The Investor’s Job Is to Measure the Imbalance
Finding forced selling is not enough. Investors still need to understand its scale and duration. How many shares are likely to be sold? Who currently owns them? How much does the stock normally trade each day? Are insiders buying? Is the company repurchasing shares? Is there a catalyst that could attract a more suitable shareholder base? Does the balance sheet allow the business to endure a period of market neglect?
A stock can remain cheap for a long time when forced sellers are numerous and natural buyers are absent. The best opportunities tend to emerge when the technical pressure is identifiable, the business remains sound and a catalyst exists to close the gap. That catalyst might be improved disclosure, debt reduction, a new dividend, asset sales, management incentives, index eligibility, analyst coverage, or simply the passage of time.

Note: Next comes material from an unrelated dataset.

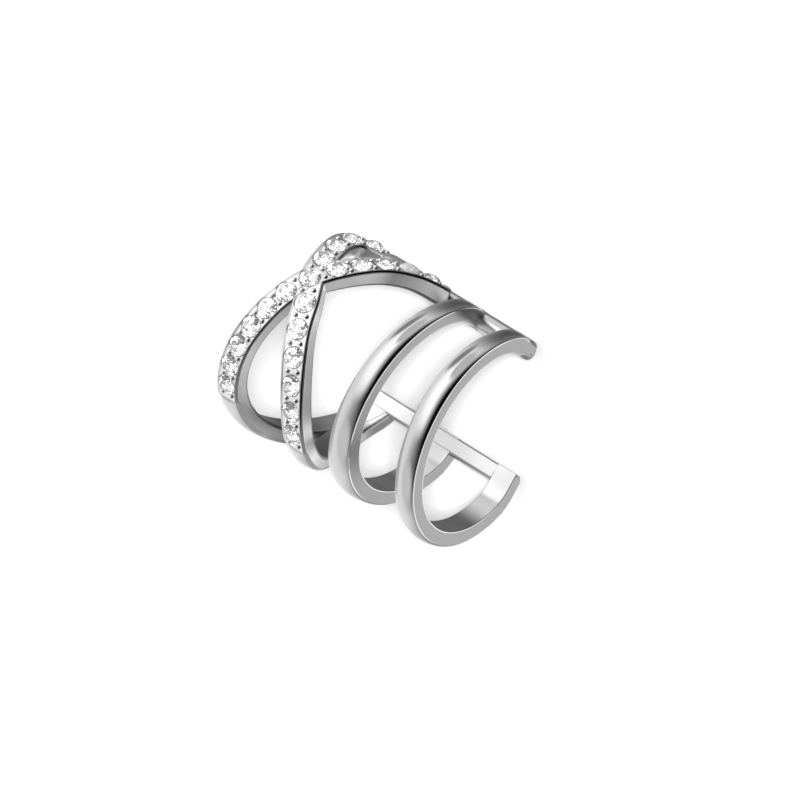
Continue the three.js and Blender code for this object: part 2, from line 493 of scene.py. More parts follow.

Forced selling may create the discount. Something still needs to be removed. This is where patience matters. Investors often try to call the exact bottom while the selling is still taking place. I am less interested in catching the final forced share than in understanding whether the ownership transition is progressing. When the wrong shareholders have mostly left and the right shareholders begin to arrive, the character of the stock can change quickly.
Price Is Sometimes About the Owner, Not the Asset
The market is not one collective brain continuously calculating intrinsic value. It is a collection of participants operating under different incentives, constraints, and time horizons. Some participants are investing in fundamentals, while others are hedging, rebalancing, meeting redemptions, or simply following rules written into a mandate years earlier. That is why a falling price does not always mean a deteriorating company. Sometimes it means a shareholder has lost the ability to wait.
The most important question in investing is therefore not always, “Why is this stock down?” It is, “Who is selling, and do they have a choice?” When the seller has no choice, the buyer may finally have one.